Now since the picture above is a dimmer switch, not an alternator, some further explanations are in order.  The dimmer switch is off my one-ton Dodge pickup I use for hauling firewood.  The headlights haven't worked since I bought it so I finally remembered to check them out.  It was the dimmer switch as I suspected so rather than buy an new one I thought I'd try to fix the old one.  Many times when they go bad the plastice around the terminals is melted away but this one seemed to be in good shape so I thought I'd try to fix it.  The most likely place for problems when disassembling them is the aluminum housing where it's crimped around the plastic terminal insert.  I managed to spread the crimp out without breaking the aluminum and the rest was easy.  You can see in the photo the carboned terminals in the switch. ...

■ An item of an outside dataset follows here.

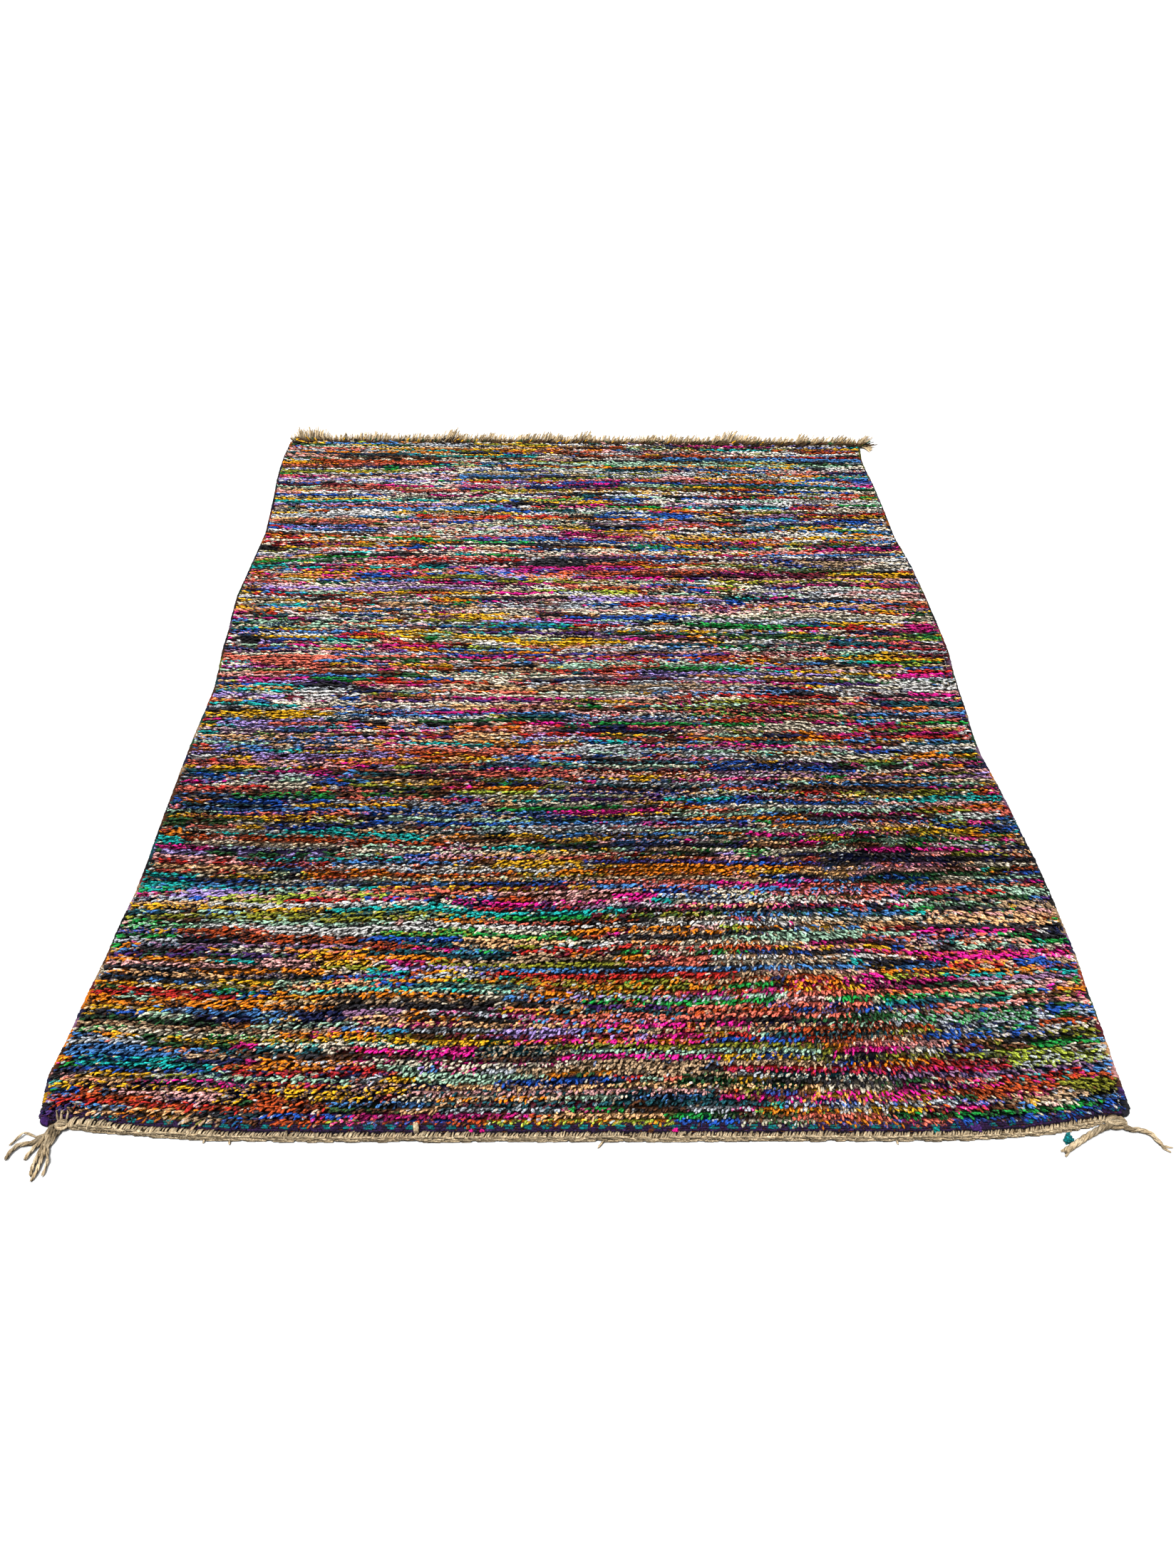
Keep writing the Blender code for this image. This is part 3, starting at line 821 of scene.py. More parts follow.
def row_yarns(random, y, v, xs, before):
    """Two yarns for each knot of a row: what it is, and what it is flecked with.

    before has both of the row before, or is None.
    """
    main, second = np.zeros(len(xs), int), np.zeros(len(xs), int)
    mean, copied = blend(v, RUN_MEAN), blend(v, RUN_FROM_ROW_BEFORE)
    together = 1 + round(KNOTS_TOGETHER * min(1, 2 * v))
    start = xs[0] - random.exponential(mean)
    while start < xs[-1]:
        length = RUN_LEAST + random.exponential(mean - RUN_LEAST)
        here = (xs >= start) & (xs < start + length)
        centre = min(len(xs) - 1, int(np.searchsorted(xs, start + length / 2)))
        start += length
        first, other = random.choice(len(YARNS), 2, p=likely_yarns(xs[centre], y, v))
        if before is not None and random.random() < copied:
            first, other = before[0][centre], before[1][centre]
        dark = first in DARK_YARNS
        second[here] = other if dark or random.random() < RUN_FLECKED else first
        share = random.uniform(*SHARE_OF_OTHER) if dark or random.random() < RUN_OF_TWO else ODD_ONES
        chances = np.repeat(random.random(here.sum() // together + 1), together)[:here.sum()]
        main[here] = np.where(chances < share, other, first)
    return main, second


class Knots:
    """Where every knot of the pile is, and its two yarns, in arrays of rows by knots."""

    def __init__(self, body):
        self.body, self.random = body, np.random.default_rng(SEEDS["pile"])
        self.rows = int((body.back - body.front) / ROW_PITCH)
        self.count = int(body.width / END_PITCH)
        spots = (np.arange(self.count) + 0.5) / self.count
        along = (np.arange(self.rows) + PILE_STARTS) / (self.rows - 1 + PILE_STARTS + PILE_STOPS)
        self.v = np.repeat(along[:, None], self.count, axis=1)
        staggered = self.random.uniform(-0.5, 0.5, (self.rows, 1)) / self.count
        self.u = np.clip(spots + staggered, *ROW_ENDS)
        self.further = np.minimum(1, self.v / SIDEWAYS_FROM)
        self.pick_yarns()
        calm = np.sin(math.pi / 2 * np.minimum(1, np.minimum(self.v, 1 - self.v) / CALM_EDGE))
        moved = sum(share * field(seed, *cells)(self.u, self.v) for seed, *cells, share in ROW_WAVES)
        self.drift = calm * ROW_WAVE * moved
        surfaces = [field(*row)(self.u, self.v) for row in PILE_FIELDS]
        self.fullness, self.height, self.turned, self.parting = surfaces

    def pick_yarns(self):
        """The two yarns of every knot, row by row, with a dark corner in front and a dark last row."""
        self.main, self.second = np.zeros(self.u.shape, int), np.zeros(self.u.shape, int)
        x, y = self.body.place(self.u, self.v)
        before = None
        for row in range(self.rows):
            before = row_yarns(self.random, y[row].mean(), self.v[row, 0], x[row], before)
            self.main[row], self.second[row] = before
        patch = x < self.body.lefts[0] + PATCH_OF_PILE
        patch[PATCH_ROWS:] = False
        self.main[patch], self.second[patch] = YARN_NUMBER["purple"], YARN_NUMBER["navy"]
        shaded = self.random.random(self.count) < LAST_ROW_DARK
        self.main[-1, shaded], self.second[-1, shaded] = YARN_NUMBER["black"], YARN_NUMBER["brown"]

    def scattered(self, aside):
        """Roots of one yarn end for each knot, spread about it."""
        random, shape = self.random, self.u.shape
        u = self.u + (aside + random.normal(0, ROOT_SPREAD, shape)) / self.count
        x, y = self.body.place(u, self.v)
        return x, y + self.drift + random.normal(0, ROOT_STRAYS, shape)

    def lay(self, x, level):
        """The way each end lies: to the front, and more and more outwards towards both sides."""
        random, shape = self.random, self.u.shape
        from_parting = (x - PARTING_AT - PARTING_WANDERS * self.parting) / PARTING_WIDTH
        rightwards = 1 / (1 + np.exp(-PARTING_STEEP * from_parting))
        leftwards = np.clip((-x - LEFT_FROM) / LEFT_REACH, 0, 1)
        lay = LAY_AT_MIDDLE + (LAY_AT_LEFT - LAY_AT_MIDDLE) * leftwards
        lay += (LAY_AT_RIGHT - LAY_AT_MIDDLE) * rightwards
        at_back = np.where(random.random(shape) < rightwards, *LAY_AT_BACK)
        lay += self.further * (at_back - lay)
        spread = blend(self.further, LAY_SPREAD) * random.normal(size=shape)
        turn = np.radians(lay + blend(self.further, LAY_TURNS) * self.turned + spread)
        rise = level + RISE_WANDERS * self.height + random.normal(0, RISE_SPREAD, shape)
        rise = np.radians((blend(self.further, RISE_SHARE) * rise).clip(*RISE_LIMITS))
        return np.stack([np.sin(turn) * np.cos(rise), -np.cos(turn) * np.cos(rise), np.sin(rise)], axis=-1)

    def sizes(self, value, spread):
        return value * (1 + FULLNESS * self.fullness) * varied(self.random, spread, self.u.shape)

    def colours(self, mixing):
        """Base and fleck colours of one end for each knot."""
        random, shape = self.random, self.u.shape
        swapped = random.random(shape) < mixing * blend(self.further, SWAPPED_SHARE)
        main = np.where(swapped, self.second, self.main)
        astray = random.random(shape) < blend(self.v, STRAY_SHARE)
        main = np.where(astray, random.choice([YARN_NUMBER[name] for name in STRAY_YARNS], shape), main)
        # Painted light: ends are dimmer at the front than further back.
        lit = np.interp(self.v, *PAINTED_LIGHT_AT)
        uneven = np.exp(blend(self.further, UNEVENNESS) * random.normal(size=shape)).clip(*UNEVEN_LIMITS)
        base = YARN_COLOURS[main] * (lit * uneven)[..., None]
        base = base * np.minimum(1, np.interp(self.v, *PALEST_AT) / (base @ BRIGHTNESS))[..., None]
        uneven = np.exp(random.normal(0, FLECK_UNEVENNESS, shape)).clip(*FLECK_LIMITS)
        return base, YARN_COLOURS[self.second] * (lit * uneven)[..., None]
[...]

I used a piece of sandpaper to clean them up then put it back together again.

I got lucky again and the aluminum housing held together when I crimped everything back together.  It works great now although I had to clean up one of the terminals in the wiring connector to get a good connection.

When we were in Kalispell we took this picture of a squirrel teasing a dog.  The squirrel would run around the tree then hide when the dog hit the end of it's chain.  The quirrel was having a great time ... don't know if the dog was or not!